When you work your way through a New Jersey divorce, you may find it difficult to think about anyone’s emotions aside from your own. Divorce has the potential to have a substantial impact on your emotional health and well-being, but the same holds true when it comes to those of your children.
Per Psychology Today, more than half of all American marriages now end in divorce. Because it has become so common, many people neglect to recognize how traumatic it may be for any children involved.
How divorce impacts children
Studies suggest that children become more prone to anxiety and depression when their parents divorce. Children whose parents divorce also become statistically more likely to struggle in academic environments or engage in alcohol or drug abuse. Children of divorce are also more prone to mental and physical health problems than their peers whose parents remain in happy marriages.

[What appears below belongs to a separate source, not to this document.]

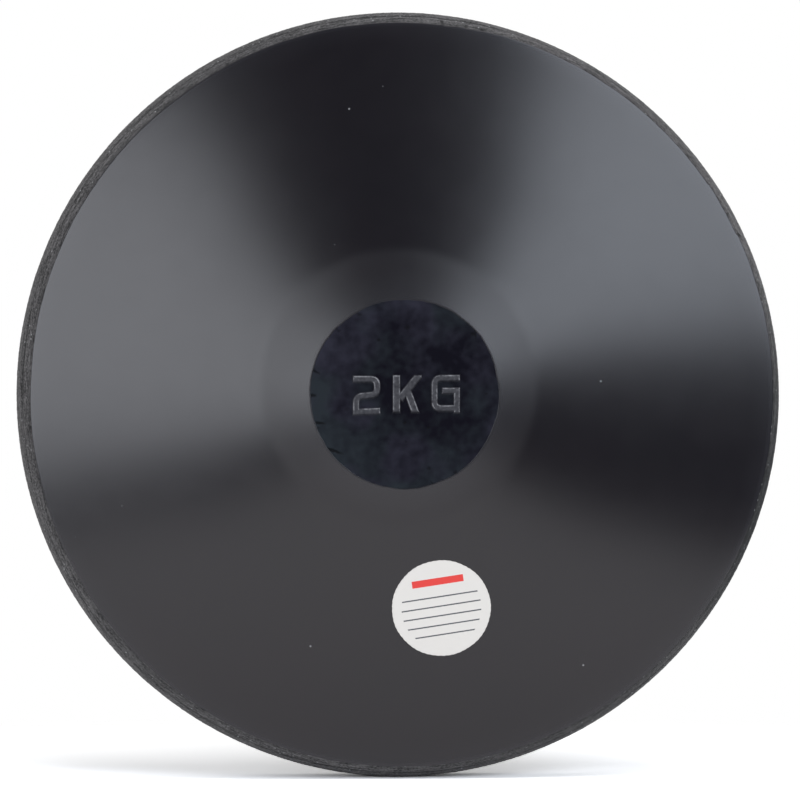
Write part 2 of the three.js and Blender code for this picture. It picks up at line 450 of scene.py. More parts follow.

How to minimize how much your divorce impacts your children
It is often difficult for kids to adjust to living in two homes after their parents split. If your family is adjusting to a new co-parenting schedule, try your hardest to make sure your kids feel equally at home in both homes. Consider, too, trying to make your divorce as amicable as possible. Make an effort, also, not to disparage your child’s other parent in front of him or her, as a child who feels as if he or she must choose between parents may experience even more trauma from a divorce.
Many children whose parents divorce go on to become happy, well-adjusted adults. The steps you take while your divorce is ongoing may help increase the chances of this happening.